Struggling throughout the episode is the usually unshakable Coura, who is, unfortunately, a model in this modeling competition who can’t act worth heck. This carries into her performance in the main challenge, in which she takes a photograph that prompts a lesson in not only modeling, but grammar, from Tyra. “You are the noun. You are a model. But you need the verb. To model. The action. Not just the existence of.” We hope that not only the ladies in the competition, but SAT students everywhere, were listening.
Exhausted? There’s more.
One negative critique that keeps coming up is the age-old “the wig is wearing you — you aren’t wearing the wig.” This feels extremely arbitrary, as it’s applied willy-nilly to some of the girls. Liberty? Wearing the wig. Sandra? Being worn. However, we can confirm that each of these contestants are, in fact, wearing wigs. Them’s just the metaphysical facts! Now, we understand that this is supposed to be a critique on attitude and presence, but when you boil it down, this truly feels like a critique for the photographer, the person who chose the picture for review, or B. Akerlund, the costume designer who selected the wigs. Keeping with this week’s episode, it is our subjective judgment that must be considered fact: We eliminate B. Akerlund, the photo editors, and all the photographers.
Something we ourselves, as well as the judges, can unanimously agree on is that Christina has a fierce photo.

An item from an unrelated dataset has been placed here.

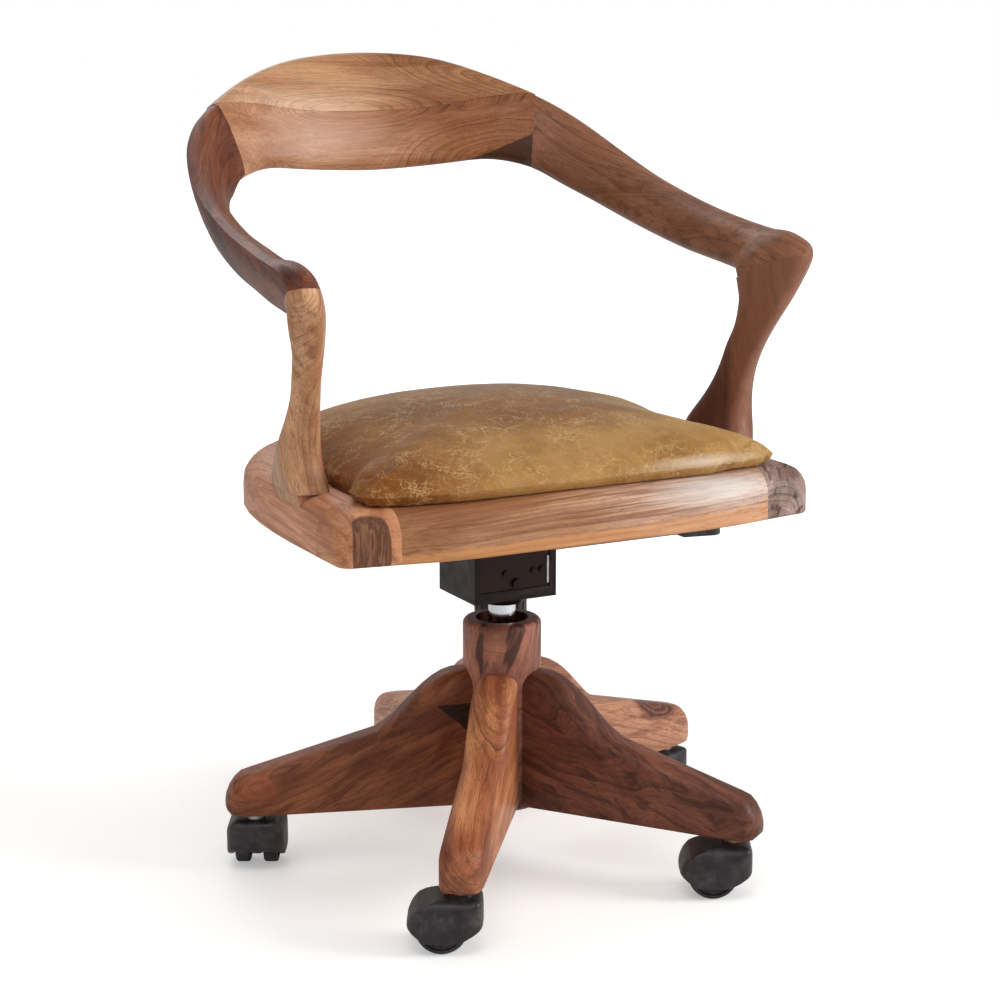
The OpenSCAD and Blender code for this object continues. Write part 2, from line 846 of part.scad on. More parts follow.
module rear_rail() {
    color(walnut_mid)
    difference() {
        loft(rear_rings);
        frame_dowel(frame_dowel_len, frame_dowel_r + glue_gap);
        mirror([1, 0, 0])
            frame_dowel(frame_dowel_len, frame_dowel_r + glue_gap);
    }
}

// Two bearers let into the side rails carry the plate from below and the seat board from above
bearer_w = 50;
bearer_t = 22;
bearer_in = 10;
bearer_rows = [[bolt_front, rear_at(4, rail_w)[0]], [bolt_back, rear_at(22, rail_w)[0]]];

module bearer_bars(grow) {
    for (row = bearer_rows)
        translate([-row[1] - bearer_in - grow, row[0] - bearer_w / 2 - grow, frame_z - (grow > 0 ? 1 : 0)])
            cube([2 * (row[1] + bearer_in + grow), bearer_w + 2 * grow, bearer_t + grow + (grow > 0 ? 1 : 0)]);
}

module seat_bearers() {
    color(walnut_pale)
    difference() {
        bearer_bars(0);
        for (x = [-bolt_x, bolt_x], y = [bolt_front, bolt_back])
            translate([x, y, frame_z - 1])
                cylinder(h = bolt_long + 2, r = bolt_shank + glue_gap);
    }
}

board_t = 12;
board_z = frame_z + bearer_t;
module seat_board() {
    color("#b08a5e")
    translate([0, 0, board_z])
        linear_extrude(height = board_t)
            polygon(opening(rail_w + seat_gap));
}

// Leather cushion: flat on the board and on the rails, drawn in beside the posts, with a low crown
cushion_low = board_z + board_t;
cushion_seat = rail_top + seat_gap;
edge_z = rail_top + 11;
crown_mid = [0, 25];
crown_half = [205, 195];
post_from = -92;
post_to = 29;
post_ease = 13;

cushion_plan = concat(
    [for (x = [0, 45, 90, 130, 165, 190]) [0, x]],
    [for (a = [-90:18:0]) [1, a]],
    [for (f = [0.3, 0.6, 0.95]) [2, f]],
    [for (a = [1, 2, 5, 9, 14, 19, 24, 29, 34, 40, 46, 53, 61, 70, 80, 90]) [3, a]]
);
cushion_corner = 34;
function cushion_at(q, d) = let (
    r = max(cushion_corner - d, 4),
    c = [seat_half - d - r, -(seat_front - front_bow - d) + r]
) q[0] == 0 ? front_at(q[1] * (c[0] / 200), d)
    : q[0] == 1 ? c + r * [cos(q[1]), sin(q[1])]
    : q[0] == 2 ? side_at(lerp(c[1], rear_start, q[1]), d)
    : rear_at(q[1], d);

// Each level is [how far in, height, share of the way to the crown, how far in beside the posts, reach at the front]
plug_in = rail_w + 2;
plug_nip = plug_in - 0.5;
front_reach = cushion_in - 11;
cushion_levels = concat(
    [[plug_in, cushion_low, 0, plug_in, 0], [plug_in, cushion_seat, 0, plug_in, 0]],
    [[cushion_in + 7, cushion_seat, 0, plug_nip, front_reach - 2]],
    [[cushion_in + 1.5, cushion_seat + 2.2, 0, plug_nip, front_reach], [cushion_in, rail_top + 5.5, 0, plug_nip, front_reach]],
    [[cushion_in + 1.5, rail_top + 8.5, 0, plug_nip + 0.5, front_reach], [cushion_in + 4.5, edge_z, 0, plug_nip + 2, front_reach]],
    [for (t = [0.04, 0.1, 0.2, 0.34, 0.5, 0.68, 0.86])
        [cushion_in + 4.5, edge_z + (crown_z - edge_z) * sin(90 * pow(t, 0.63)), t, plug_nip + 3, front_reach]]
);
function oval(p) = let (a = atan2((p[1] - crown_mid[1]) / crown_half[1], p[0] / crown_half[0]))
    [crown_half[0] * cos(a), crown_mid[1] + crown_half[1] * sin(a)];
function cushion_point(q, v) = let (
    p = cushion_at(q, v[0]),
    n = q[0] < 2 ? 0 : smooth((p[1] - post_from + post_ease) / post_ease) * smooth((post_to + 26 - p[1]) / 26),
    w = [min(p[0], seat_half - lerp(v[0], v[3], n)), p[1] - v[4] * smooth((-p[1] - 95) / 60)],
    m = lerp(lerp(w, oval(w), smooth(v[2] * 1.4)), crown_mid, v[2])
) [m[0], m[1], v[1]];
function cushion_ring(v) = let (
    half = [for (q = cushion_plan) cushion_point(q, v)],
    n = len(half)
) concat(half, [for (i = [n - 2:-1:1]) mirrored(half[i])]);

module seat_cushion() {
    color("#a67c3c")
    let (
        rings = [for (v = cushion_levels) cushion_ring(v)],
        n = len(rings[0]),
        m = len(rings),
        pts = concat([for (r = rings) each r], [[0, crown_mid[1], cushion_low], [0, crown_mid[1], crown_z]]),
        sides = [for (i = [0:m - 2], j = [0:n - 1])
            let (a = i * n + j, b = i * n + (j + 1) % n)
            each [[a, b + n, b], [a, a + n, b + n]]],
        ends = [for (j = [0:n - 1]) each [
            [m * n, j, (j + 1) % n],
            [m * n + 1, (m - 1) * n + (j + 1) % n, (m - 1) * n + j]
        ]]
    )
    polyhedron(pts, concat(sides, ends), convexity = 4);
}

// Back and arms: one band, from the middle of the crest along the left arm and down the left post
crest_high = crest_low + crest_deep;
crest_x = 183;
function from_side(d) = seat_half - d;
function up_post(share) = lerp(rail_top, arm_high, share);
// Each row is [lower or inner edge, upper or outer edge, thickness, lean of the upper edge's face]
band = [
    [[0, 300, crest_low], [0, 345, crest_high], band_t + 2, 0],
    [[78, 295, crest_low + 4], [80, 340, crest_high - 6], band_t + 2, 0],
    [[133, 281, crest_low + 9], [140, 326, crest_high - 24], band_t + 1, 0],
    [[crest_x - 9, 261, crest_low - 1], [crest_x + 11, 289, crest_high - 49], band_t, 0],
    [[from_side(62), 238, crest_low - 17], [from_side(37), 257, crest_high - 69], band_t, 1],
    [[from_side(40), 199, crest_low - 35], [from_side(15), 210, crest_high - 96], band_t, 4],
    [[from_side(23), 135, up_post(0.938)], [from_side(1), 139, up_post(1.173)], band_t + 1, 7],
    [[from_side(13), 56, up_post(0.862)], [from_side(-7), 58, up_post(1.076)], band_t + 2, 8],
    [[from_side(8), -5, up_post(0.827)], [from_side(-11), -5, up_post(1.031)], band_t + 4, 7],
    [[from_side(6), -43, up_post(0.804)], [from_side(-15), -61, up_post(1)], lerp(band_t, knuckle_t, 0.6), 8],
    [[from_side(11), -55, up_post(0.791)], [from_side(-19), -97, up_post(1)], knuckle_t - 1, 8],
    [[from_side(16), -62, up_post(0.778)], [from_side(-19), -125, up_post(0.969)], knuckle_t, 7],
    [[from_side(18), -66, up_post(0.764)], [from_side(-17), -136, up_post(0.911)], knuckle_t - 2, 5],
    [[from_side(19), -69, up_post(0.738)], [from_side(-14), -134, up_post(0.84)], knuckle_t - 3, 2],
    [[from_side(19), -71, up_post(0.684)], [from_side(-10), -125, up_post(0.756)], knuckle_t - 4.5, 0],
    [[from_side(21), -67, up_post(0.587)], [from_side(-3), -110, up_post(0.631)], lerp(waist_t, knuckle_t, 0.1), 0],
    [[from_side(23), -56, up_post(0.489)], [from_side(4), -91, up_post(0.493)], waist_t, 0],
    [[from_side(25), -47, up_post(0.391)], [from_side(7), -80, up_post(0.391)], waist_t + 1, 0],
    [[from_side(27), -33, up_post(0.284)], [from_side(8), -71, up_post(0.284)], waist_t + 7, 0],
    [[from_side(30), -13, up_post(0.169)], [from_side(8), -66, up_post(0.169)], waist_t + 15, 0],
    [[from_side(29), 3, up_post(0.08)], [from_side(12), -71, up_post(0.08)], waist_t + 17, 0],
    [[from_side(26), 17, rail_top], [from_side(18), -79, rail_top], waist_t + 15, 0]
];
crest_end = 3;
arm_end = 12;
post_end = len(band) - 1;
edge_power = 3.6;
band_levels = 8;
glue_from = 0.47;
glue_power = 3.5;

function row_at(i) = i < 0 ? [mirrored(band[-i][0]), mirrored(band[-i][1]), band[-i][2], 0] : band[min(i, post_end)];
function spline(a, b, c, d, t) = 0.5 * (2 * b + (c - a) * t + (2 * a - 5 * b + 4 * c - d) * t * t + (3 * b - a - 3 * c + d) * t * t * t);
function band_at(s) = let (i = min(floor(s), post_end - 1), t = s - i)
    [for (k = [0:3]) spline(row_at(i - 1)[k], row_at(i)[k], row_at(i + 1)[k], row_at(i + 2)[k], t)];
function band_mid(s) = let (r = band_at(s)) (r[0] + r[1]) / 2;
function band_way(s) = s <= 0 ? [1, 0, 0]
    : s >= post_end - 0.01 ? [0, 0, -1]
    : unit(band_mid(s + 0.02) - band_mid(s - 0.02));

// Half thickness at a height v of a section that is h tall and t thick
function half_t(v, h, t) = max(t / 2 * pow(max(1 - pow(abs(2 * v / h), edge_power), 0), 1 / edge_power), 0.8);
function band_point(p, way, t, r, share) = p + way * t
    + [0, 0, r[3] * sign(way[0]) * 2 * t / r[2] * pow(clamp01(2 * share), 2)];
function band_ring(s, lo, hi) = let (
    r = band_at(s),
    h = norm(r[1] - r[0]),
    up = unit(r[1] - r[0]),
    out = unit(cross(band_way(s), up)),
    mid = (r[0] + r[1]) / 2,
    levels = [for (j = [0:band_levels]) lerp(lo, hi, (1 - cos(180 * j / band_levels)) / 2) * h - h / 2]
) concat(
    [for (v = levels) band_point(mid + up * v, -out, half_t(v, h, r[2]), r, v / h)],
    [for (j = [band_levels:-1:0]) band_point(mid + up * levels[j], out, half_t(levels[j], h, r[2]), r, levels[j] / h)]
);

function steps(from, to, n) = [for (i = [0:n]) from + (to - from) * i / n];
function glue_at(s) = let (x = band_mid(min(s, crest_end))[0]) glue_from + (1 - glue_from) * pow(clamp01(x / band_mid(crest_end)[0]), glue_power);
function reversed(list) = [for (i = [len(list) - 1:-1:0]) list[i]];
function other_side(rings) = [for (r = reversed(rings)) [for (p = r) mirrored(p)]];

upper_steps = concat(steps(0, crest_end - 0.4, 8), [for (back = [0.2, 0.08, 0.025, 0.006]) crest_end - back]);
crest_steps = concat(upper_steps, [crest_end]);
glue_line = 0.0008;

module crest_lower() {
    color(walnut_mid)
    let (half = [for (s = crest_steps) band_ring(s, 0, min(1, glue_at(s)) - (s < crest_end ? glue_line : 0))])
    loft(concat(other_side([for (i = [1:len(half) - 1]) half[i]]), half));
}

// Mirrored onto itself, so that both boards split the twisted faces of the glue line the same way
module crest_upper() {
    color(walnut_pale)
    let (half = [for (s = upper_steps) band_ring(s, glue_at(s) + glue_line, 1)])
    mirror([1, 0, 0])
        loft(concat(other_side([for (i = [1:len(half) - 1]) half[i]]), half));
}

module arm() {
    loft([for (s = steps(crest_end, arm_end, 27)) band_ring(s, 0, 1)]);
}

module arm_left() {
    color(walnut_red)
        arm();
}

module arm_right() {
    color(walnut_red)
        mirror([1, 0, 0])
            arm();
}

// The foot of a post is let into the top of the side rail and has a tenon below it
foot_y = [-71, -15];
tenon = [30, 40, 26];
module post_foot(grow) {
    translate([0, foot_y[1] + grow, 0])
        rotate([90, 0, 0])
            linear_extrude(height = foot_y[1] - foot_y[0] + 2 * grow)
                polygon([
                    [seat_half - 32 - grow, rail_top + 1], [seat_half - 2.5, rail_top + 1], [seat_half - 3, rail_top - 6],
                    [seat_half - 5.5, rail_top - 14], [seat_half - 32 - grow, rail_top - 14 - grow]
                ]);
    translate([seat_half - 47 - grow, -31 - tenon[1] / 2 - grow, rail_top - tenon[2] - grow])
        cube([tenon[0] + 2 * grow, tenon[1] + 2 * grow, tenon[2] + 1 + grow]);
}

module post() {
    union() {
        loft([for (s = steps(arm_end, post_end, 27)) band_ring(s, 0, 1)]);
        post_foot(0);
    }
}

module post_left() {
    color(walnut_red)
        post();
}

module post_right() {
    color(walnut_pale)
        mirror([1, 0, 0])
            post();
}

hub();
leg(0);  // leg_front_right
leg(1);  // leg_front_left
leg(2);  // leg_side_left
leg(3);  // leg_rear
leg(4);  // leg_side_right
leg_dowels();
caster_sockets();
stand_tube();
guide_bush();
thrust_bearing();
hood(0);  // hood_front_right
hood(1);  // hood_front_left
hood(2);  // hood_side_left
hood(3);  // hood_rear
hood(4);  // hood_side_right
stem(0);  // stem_front_right
stem(1);  // stem_front_left
stem(2);  // stem_side_left
stem(3);  // stem_rear
stem(4);  // stem_side_right
wheel(0, 1);  // wheel_front_right_a
wheel(0, -1);  // wheel_front_right_b
wheel(1, 1);  // wheel_front_left_a
wheel(1, -1);  // wheel_front_left_b
wheel(2, 1);  // wheel_side_left_a
wheel(2, -1);  // wheel_side_left_b
wheel(3, 1);  // wheel_rear_a
wheel(3, -1);  // wheel_rear_b
wheel(4, 1);  // wheel_side_right_a
wheel(4, -1);  // wheel_side_right_b
piston_rod();
retaining_clip();
gas_cylinder();
release_pin();
tilt_housing();
pivot_pin();
tension_bolt();
tension_knob();
tilt_spring();
lever_rod();
lever_paddle();
top_plate();
plate_bolts();
front_rail();
corner_left();
corner_right();
side_rail_left();
side_rail_right();
rear_rail();
frame_dowels();
seat_bearers();
seat_board();
seat_cushion();
post_left();
post_right();
arm_left();
arm_right();
crest_lower();
crest_upper();
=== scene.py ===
import functools
import math
import typing

import bmesh
import bpy
from mathutils import Matrix, Vector, noise
from mathutils.bvhtree import BVHTree


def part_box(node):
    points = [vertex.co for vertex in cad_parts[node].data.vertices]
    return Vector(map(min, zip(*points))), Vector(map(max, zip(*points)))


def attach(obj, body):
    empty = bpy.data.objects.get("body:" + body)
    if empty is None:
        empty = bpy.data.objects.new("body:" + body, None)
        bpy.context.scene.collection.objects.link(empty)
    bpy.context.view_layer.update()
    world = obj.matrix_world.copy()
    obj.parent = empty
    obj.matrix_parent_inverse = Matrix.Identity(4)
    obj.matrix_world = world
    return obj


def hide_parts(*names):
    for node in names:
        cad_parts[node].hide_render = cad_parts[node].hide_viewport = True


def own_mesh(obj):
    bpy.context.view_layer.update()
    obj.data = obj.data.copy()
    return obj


bl_info = {
    "name": "Walnut Desk Armchair",
    "version": (1, 0, 0),
    "blender": (4, 5, 0),
    "location": "3D View > Sidebar > Armchair",
    "description": "Timber, leather, plastic and metal finishes of a turning and tilting desk armchair",
    "category": "Object",
}

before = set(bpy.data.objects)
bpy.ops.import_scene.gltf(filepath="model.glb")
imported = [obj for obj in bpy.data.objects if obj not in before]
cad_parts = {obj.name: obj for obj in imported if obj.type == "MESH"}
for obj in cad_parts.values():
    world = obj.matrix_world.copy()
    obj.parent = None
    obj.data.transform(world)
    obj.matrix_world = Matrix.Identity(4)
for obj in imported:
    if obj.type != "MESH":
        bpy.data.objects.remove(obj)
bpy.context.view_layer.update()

MM = 0.001
# Which way each leg points, in degrees from +X
LEG_ANGLES = {"front_right": -126, "front_left": -54, "side_left": 18, "rear": 90, "side_right": 162}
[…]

She has really turned it around from a shaky beginning due to poor attitude, and is one we’ll be watching as this farce continues.
After Khrystyana bafflingly wins Best Photo, Tyra unceremoniously sends Rhiyan home and lets Coura eke out the last spot in the competition. For her part, Rhiyan leaves with a dangerous takeaway on her self-worth, joining a long lineage of Top Model girls who have been deeply wronged by the show. And while it’s commonplace at this point for competitive reality shows to break their contestants’ spirits, it’s by no means an acceptable part of their culture.
America’s Next Top Model has always been a glimpse into a faraway, heightened world of professional modeling that we, as layviewers, can’t ever fully understand. But at some point bullshit has to be called on the haphazard nature of its critiques, especially when those on the receiving end are having their mental-health issues so nakedly put on display. This episode didn’t serve us Next Level Fierce. In fact, here we have an hour that’s narratively, competitively, and emotionally irresponsible. And that’s scary.